Cavaco não solicitou ao PS a apresentação do conteúdo desse acordo, nem indicou
nenhum prazo dentro do qual quereria conhecer esse acordo. De resto, o advogado
de uma solução rápida e estável, olhou para as eleições a 4 de Outubro e teve o
primeiro contacto formal com o PS sobre a formação do novo governo 16 dias
depois.
Já
escrevi acerca da total legitimidade e da lógica intrínseca dentro do sistema
da indigitação da solução mais estável, a de um Governo de esquerda com maioria
parlamentar.
Releva
no entanto do carácter de quem diz o contrário ser quem defendeu isto mesmo.
O
agora indignado Paulo Portas - “ignorante” de que a circunstância da eleição
democrática de Ferro Rodrigues para Presidente da AR tem dois precedentes -, em
debate televisivo com Passos Coelho, defendeu a tese de que a direita coligada
governaria se PSD e CDS tivessem maioria absoluta no Parlamento, mesmo que o PS
tivesse ganho. Dizia: “o que interessa é quem apresenta uma maioria
parlamentar ao Presidente da República”.
Nuno
Morais Sarmento, em entrevista à Rádio Renascença, declarava perentoriamente
que o Presidente da República não devia dar posse ao partido mais votado se
este não assegurasse um governo de maioria absoluta.
Bagão
Félix, em entrevista ao jornal “i”, dizia: “há uma solução, que é um
governo PSD, CDS e PCP”. E
acrescentava: “Não me repugnava que, num governo deste tipo, o PCP tivesse
uma pasta social ou do trabalho. Jerónimo de Sousa é um homem sincero, um homem
autêntico, um político sério. A certa altura sinto-me asfixiado pelas soluções
equacionáveis. Precisamos de abrir o horizonte teórico das soluções. Sendo
absolutamente não comunista, respeito o atual PCP e não o ponho no gueto.”
Portanto:
a direita ataca agora o que não lhe convém, em contradição com o que defendeu
por sua conveniência, ela sim, de sede despudorada de poder.
Cavaco,
perante os critérios que definiu e perante, repito, a configuração única na
nossa história parlamentar, começou por chamar apenas o líder do seu Partido.
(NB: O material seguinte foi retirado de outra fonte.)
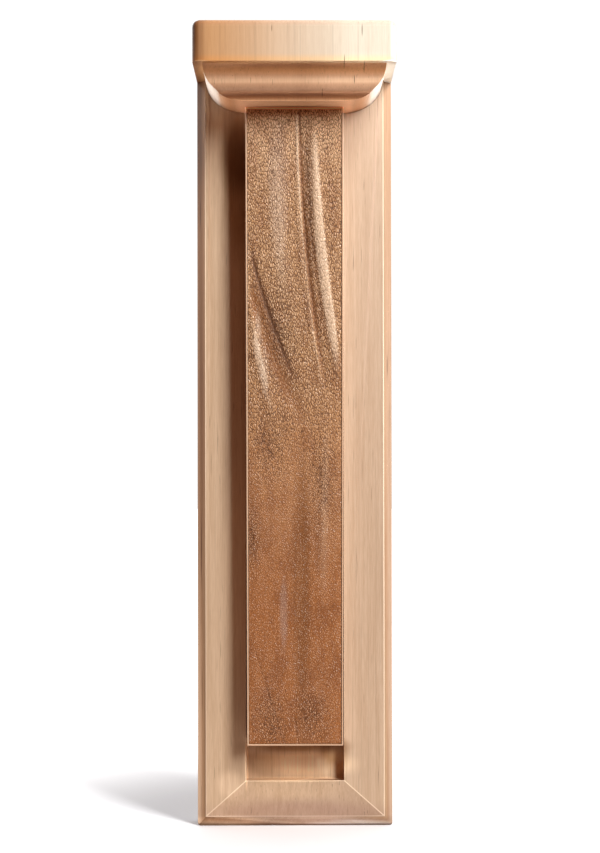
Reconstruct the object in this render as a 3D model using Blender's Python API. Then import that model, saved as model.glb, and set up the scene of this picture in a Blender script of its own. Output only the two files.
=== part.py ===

Começaram nesse momento os sinais de uma política de seita.
Na
quinta-feira, porém, Cavaco esmagou o regime. Da seita deu um salto para o
golpe. E fez isto:
-
confundiu propositadamente programas legítimos de partidos políticos com
programas de governo;
-
discursou em tom de alarme como se estivéssemos em estado de sítio;
-
tentou sequestrar a casa da democracia onde se formam as possibilidades de
governo;
-
coagiu o PS e os seus deputados;
-
discursivamente ilegalizou três partidos políticos;
-
vetou à indigência um milhão de portugueses.
Ontem,
uma mulher na rua, chorando de raiva, dizia que descobrira que para Cavaco ela
não existia. E com razão. Porque para um golpista nem toda a gente é gente.
Não
há memória de um político ter envergonhado tanto a República, o Estado de
direito democrático, a Constituição e a sua própria função.
Ontem,
ao ser eleito como Presidente da AR Ferro Rodrigues, por expressíssima maioria
parlamentar, por voto secreto, ficou demonstrado que cada voto é um voto, cada
deputado tem igual dignidade, não há partidos de primeira e de segunda e que a
esquerda é a garantia de estabilidade.
Cavaco,
no entanto, lançou, não a vida política, mas primeiro a vida de cada portuguesa
e de cada português, numa situação de instabilidade patética e dolosa.
E
agora, Cavaco? Cai Passos Coelho e não indigita um Governo com maioria
parlamentar porque tem lá comunistas? Vai um governo de iniciativa presidencial
que é chumbado no dia seguinte na AR? Vai um governo de gestão que não foi a
opção de quinta-feira, para ser uma opção de um outro demitido, em violação da
Constituição, entrando imediatamente em vigor todas as normas suspensas,
vivendo o país em duodécimos e com uma maioria de esquerda parlamentar a
inviabilizar com toda a legitimidade tamanho absurdo?
Não
somos nós que não merecemos Cavaco. É Cavaco que não nos merece.